I'm trying to pass a whole structure through a function by value, and I test if the pass was successful by displaying the variables in the structure that was passed.
When I compile and run the program, the variables display correctly, but I get a warning:
warning: parameter names (without types) in function declaration
So it refers to the function prototype being declared with parameter names that had no types? But if I declared the function correctly, why am I getting this warning?
Also, in the short program I wrote to test this, the warning doesn't affect the fact that the output being displayed is correct.

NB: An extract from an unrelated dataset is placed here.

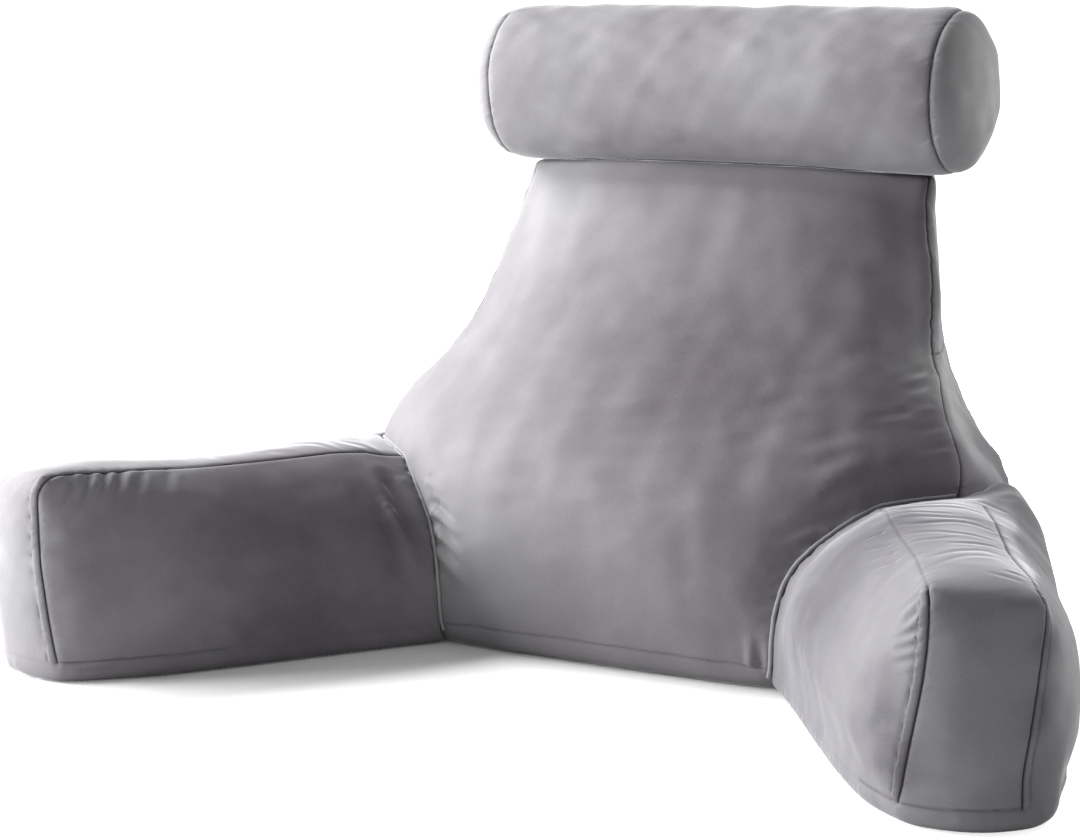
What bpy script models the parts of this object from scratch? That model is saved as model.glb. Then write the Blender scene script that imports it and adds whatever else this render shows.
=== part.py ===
"""Reading pillow with arms: a leaning backrest, two splayed arms and a neck roll, all filled cloth.

Metres, +Z up.  The origin is on the surface it rests on, under the middle of the backrest.
The sitter faces -Y, and the arms reach forward to -Y, one on each side.
"""
import math

import bmesh
import bpy
from mathutils import Vector
from mathutils.bvhtree import BVHTree

# ---- driving sizes ----
CLEARANCE = 0.0003          # gap that is left between two pieces that touch
SWELL = 0.0005              # how far the backrest is swollen where it trims an arm
BASE_CREASE = 0.8           # how sharp the flat base is cut
SEAM_CREASE = 0.45          # how sharp a sewn edge of a panel is

# backrest: level sections, floor to top
BACKREST_SHARES = (-1.0, -0.86, -0.66, -0.36, 0.0, 0.36, 0.66, 0.86, 1.0)   # of the half width
BACKREST_CELLS_DEEP = 3
BACKREST_TOP_CROWN = 0.016
BACKREST_TOP_ARCH = 0.006
BACKREST_SIDE_CROWN = 0.004
BACKREST_COLUMNS = ("height", "half_front", "edge_front", "crown_front", "power",
                    "half_rear", "edge_rear", "crown_rear")
BACKREST_ROWS = (
    (0.000, 0.296, 0.004, 0.092, 6.0, 0.280, 0.104, 0.012),
    (0.009, 0.312, -0.001, 0.100, 6.0, 0.298, 0.120, 0.018),
    (0.020, 0.314, -0.002, 0.101, 6.0, 0.302, 0.124, 0.020),
    (0.070, 0.318, -0.001, 0.113, 4.4, 0.310, 0.139, 0.028),
    (0.130, 0.320, 0.004, 0.113, 3.8, 0.318, 0.155, 0.032),
    (0.186, 0.322, 0.014, 0.100, 3.8, 0.320, 0.172, 0.034),
    (0.240, 0.287, 0.060, 0.088, 3.2, 0.255, 0.189, 0.034),
    (0.295, 0.249, 0.102, 0.076, 2.6, 0.213, 0.205, 0.032),
    (0.350, 0.240, 0.129, 0.058, 2.4, 0.206, 0.220, 0.028),
    (0.410, 0.228, 0.153, 0.044, 2.4, 0.198, 0.236, 0.022),
    (0.458, 0.218, 0.177, 0.034, 2.4, 0.190, 0.244, 0.012),
)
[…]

But if I were to get this warning under the same circumstances (passing struct through function) when writing a larger-scale program, will it affect the output in that program being correct?
My code:
#include <stdio.h>
#include <stdlib.h>
#include <string.h>
void pass(Info);
typedef struct {
char str[10];
int num;
} Info;
void main() {
Info i;
strcpy(i.str, "Hello!");
i.num = 1;
pass(i);
}
void pass(Info i) {
printf("%s\n", i.str);
printf("%d\n", i.num);
}
Output:
Hello!
1
You have the typedef statement after the usage of the newly defined type (synonym for another type, to be nitpicky). At that point, in the function forward declaration, compiler does not know a type named Info. So, it assumes it to be a variable name.
Move the typedef before function prototype.
That said, void main() is not a valid signature for main() in a hosted environment. It should be int main(void), at least.